U.S. can't beat nerves, or France, in opener LILLEHAMMER 94

February 14, 1994|By Bill Glauber | Bill Glauber,Sun Staff Writer

LILLEHAMMER, Norway -- They were nervous.

The Team USA goaltender ditched the goalie cam.

The forwards passed the puck as if they were rolling a bowling ball.

The defensemen showed an inordinate lack of composure playing before flag-waving fans that included first lady Hillary Rodham Clinton and first daughter Chelsea Clinton.

L And the Americans tied the French in hockey last night, 4-4.

Really.

But don't despair.

Not only is the quality of play in this Winter Olympics hockey tournament kind of minor league, so is the Americans' path into ** the quarterfinals.

Four of the top six teams in each of the two groups will advance from the five-game round-robin.

By tying France, Team USA managed to scratch out a point in Group B.

It could have been worse.

"This was something of a moral victory," Team USA coach Tim Taylor said.

"Given we were down two goals," he said, "we were fortunate to tie the game."

It's true.

The French had the Americans on the run, until Peter Laviolette and Brian Rolston scored goals 2:35 apart midway through the third period to salvage the tie.

"For the most part, we played the kind of game we wanted to play," Taylor said. "We had lots of pressure in the French end. But we were ineffective on the power play."

The Americans were 0-for-7 on the power play. They even gave up a short-handed goal.

They outshot France, 34-14. They were stopped cold for most of the night by a goaltender named Petri Ylonen.

"It really is different in the Olympics," said Team USA goaltender Mike Dunham. "I'm only 21 years old. I'm not used to this."

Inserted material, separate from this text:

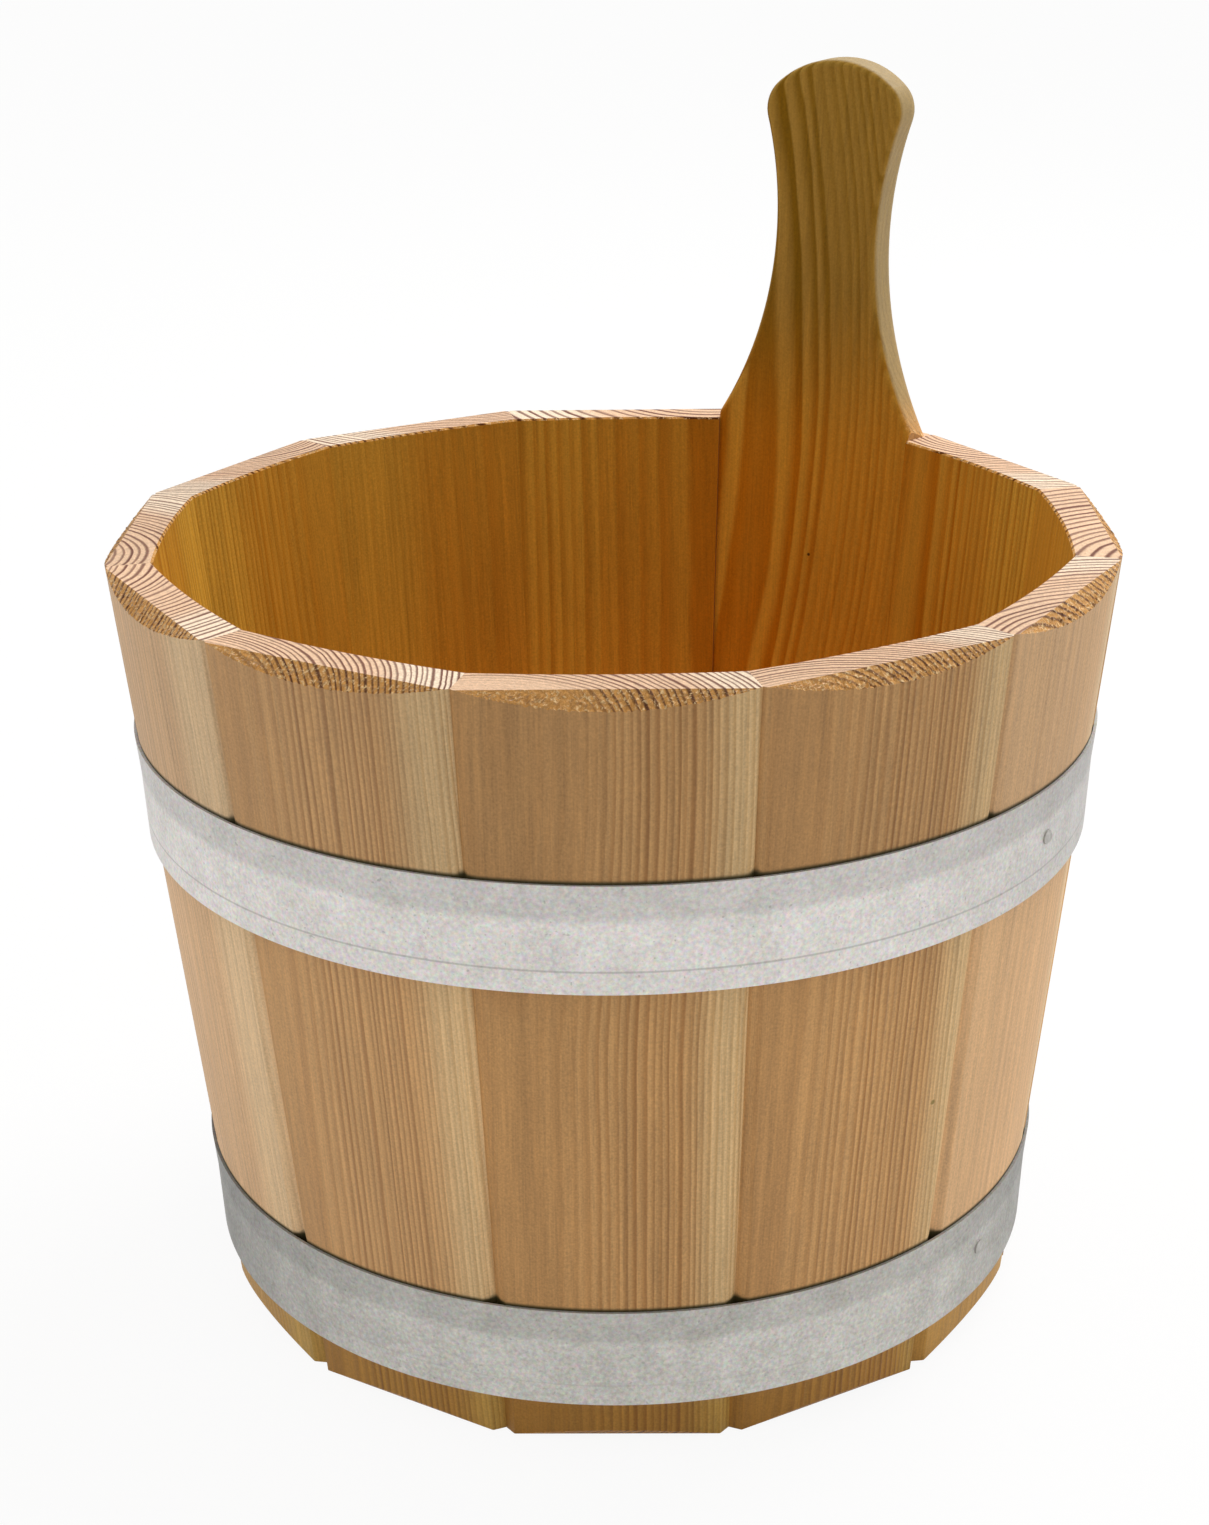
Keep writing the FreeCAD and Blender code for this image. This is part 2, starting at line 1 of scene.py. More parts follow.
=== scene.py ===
from math import atan, cos, degrees, radians, sin
import bmesh
import bpy
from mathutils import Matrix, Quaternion, Vector, noise


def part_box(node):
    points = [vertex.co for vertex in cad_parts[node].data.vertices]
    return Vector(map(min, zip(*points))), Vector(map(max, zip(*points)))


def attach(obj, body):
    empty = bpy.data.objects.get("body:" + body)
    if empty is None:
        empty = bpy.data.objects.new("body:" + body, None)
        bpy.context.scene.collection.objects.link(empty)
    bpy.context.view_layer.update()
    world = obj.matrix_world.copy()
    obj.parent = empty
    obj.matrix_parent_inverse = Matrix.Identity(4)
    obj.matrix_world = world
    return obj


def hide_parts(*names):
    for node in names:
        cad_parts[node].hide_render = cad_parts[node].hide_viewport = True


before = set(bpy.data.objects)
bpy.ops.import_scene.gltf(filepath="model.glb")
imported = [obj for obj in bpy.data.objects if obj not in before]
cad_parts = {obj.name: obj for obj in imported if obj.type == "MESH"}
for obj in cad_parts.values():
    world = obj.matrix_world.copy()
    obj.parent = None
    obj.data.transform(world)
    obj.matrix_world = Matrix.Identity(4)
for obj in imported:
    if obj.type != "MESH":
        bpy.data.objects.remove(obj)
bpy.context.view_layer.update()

# Sizes of the bucket that the finishes follow, in millimetres and degrees
STAVE_STEP = 30
CROWN_AT_FOOT = 105.4
CROWN_AT_RIM = 125.0
WALL_HEIGHT = 196.5
STAVE_LEAN = degrees(atan((CROWN_AT_RIM - CROWN_AT_FOOT) / WALL_HEIGHT))
FACE_DEPTH = CROWN_AT_FOOT * cos(radians(STAVE_LEAN))
STAVE_THICKNESS = 14.2
RIM_BEVEL = 4.0
RIM_EDGE = 0.5
FOOT_BEVEL = 2.9
SEAM_DEPTH = (2.0, 0.7)
SEAM_WIDTH_AT_FOOT = 5.4
SEAM_SLOPE = 2 * SEAM_DEPTH[0] / SEAM_WIDTH_AT_FOOT
CROZE_HEIGHTS = (14.9, 25.1)
CROZE_RADIUS = 97.0
HOLLOW = 1.5
HOLLOW_AT_JOINT = -0.9
HOOP_WIDTH = 26.5
HOOP_THICKNESS = 0.7
HOOP_CREASE = 17.6
HOOP_CLEARANCE = 0.03
HOOP_STAND_OFF = 0.9
LAP_LENGTH = 34.0
LAP_STEP = 7.0
LAP_GAP = 0.05
LAP_FACING = 90
HOOP_FEET = {name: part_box(name)[0][2] * 1000 for name in ("upper_hoop", "lower_hoop")}
HOOP_TOPS = {name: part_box(name)[1][2] * 1000 for name in ("upper_hoop", "lower_hoop")}


def paint(hex_colour):
    """An sRGB hex colour as the linear colour that the shaders take."""
    parts = [int(hex_colour[place:place + 2], 16) / 255 for place in (1, 3, 5)]
    linear = [part / 12.92 if part <= 0.04045 else ((part + 0.055) / 1.055) ** 2.4 for part in parts]
    return (*linear, 1.0)


def add(tree, kind, inputs=None, give=0, **settings):
    """Adds a node with its settings, sets or links its inputs, and returns one of its outputs."""
    node = tree.nodes.new("ShaderNode" + kind)
    for word, value in settings.items():
        setattr(node, word, value)
    for place, value in (inputs or {}).items():
        if isinstance(value, bpy.types.NodeSocket):
            tree.links.new(value, node.inputs[place])
        else:
            node.inputs[place].default_value = value
    return node.outputs[give]


def new_material(name):
    """An empty material, its tree and its surface input."""
    material = bpy.data.materials.new(name)
    material.use_nodes = True
    tree = material.node_tree
    tree.nodes.clear()
    surface = tree.nodes.new("ShaderNodeOutputMaterial").inputs["Surface"]
    return material, tree, surface


def dress(node, material):
    """Gives a CAD node one material all over."""
    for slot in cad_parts[node].material_slots:
        slot.material = material


def upright(outline, turn):
    """An outline of (radius, height) pairs in mm as points in metres, standing at an angle about the axis."""
    way = radians(turn)
    return [(radius * cos(way) / 1000, radius * sin(way) / 1000, height / 1000) for radius, height in outline]


def join_up(piece, node, sections):
    """A closed solid through a row of like sections, in place of a CAD node."""
    count = len(sections[0])
    points = [point for section in sections for point in section]
    faces = []
    for first in range(0, len(points) - count, count):
        for corner in range(count):
            after = (corner + 1) % count
            faces.append((first + corner, first + after, first + count + after, first + count + corner))
    faces.append(tuple(range(count)))
    faces.append(tuple(range(len(points) - count, len(points))))
    mesh = bpy.data.meshes.new(piece)
    mesh.from_pydata(points, [], faces)
    work = bmesh.new()
    work.from_mesh(mesh)
    bmesh.ops.recalc_face_normals(work, faces=work.faces)
    work.to_mesh(mesh)
    work.free()
    solid = bpy.data.objects.new(piece, mesh)
    bpy.context.scene.collection.objects.link(solid)
    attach(solid, "root")
    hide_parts(node)
    return solid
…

Dunham had a chance to become a television star, the first Olympic goaltender to play with a tiny camera attached to his mask.

He declined.

Good thing, too. There wasn't exactly a lot of action in the American end.

"I wasn't ready to wear the thing," he said.

None of the American players, a collection of college kids and pro castoffs, played as if they were entirely acclimated to the Olympics.

Six months of exhibitions against the best teams in North America and Europe simply couldn't prepare Team USA for an opening night in Norway.

It wasn't as if Team USA should have been intimidated by playing in the compact Hakon Hall, a glass and wood enclosure that is to be converted into a team handball gymnasium.

"There were definitely butterflies," Rolston said. "But after the first shift or two, once you checked a guy around, the butterflies went away."

Despite goals by John Lilley and Peter Ferraro, despite wave after wave of offensive assaults, the Americans simply couldn't get rid of the French.

Two U.S. goals were disallowed. They watched in horror as France's Bruno Saunier was awarded a goal after the officials viewed a videotape.

It kind of made you long for the good old days, when Team USA coach Dave Peterson yelled at the officials over the smallest of provocations.

Taylor, on leave as the Yale coach, politely questioned the calls.

And the Americans fell behind 4-2, when Pierrick Maia ended a three-goal French burst with 12:12 left in the game.

After the goal, Dunham flopped to the ice and lay face down for several seconds, contemplating the possibility of defeat.

"They made a great play," he said. "And I just missed that shot. I was trying to get myself together."

So were his teammates. Give the Americans credit: they refused fall apart.

And give Dunham credit, too. He was mostly inactive (facing seven shots in the first two periods and 14 overall), but made four terrific saves against a final power play in the last two minutes to preserve the tie.

"We were dispirited we didn't win," said defenseman Brett Hauer. "We had every chance to capitalize on this game.

But the Americans let a win get away.

Today, they are off.

Tomorrow, they play Slovakia, half of what is now a two-country entry from Czechoslovakia.

The Slovaks are the No. 12 seeds, but they are led by an old-timer from the NHL, Peter Stastny.

L And they tied tournament co-favorite Sweden, 1-1, yesterday.

Anyone ready for hockey night in Bratslava?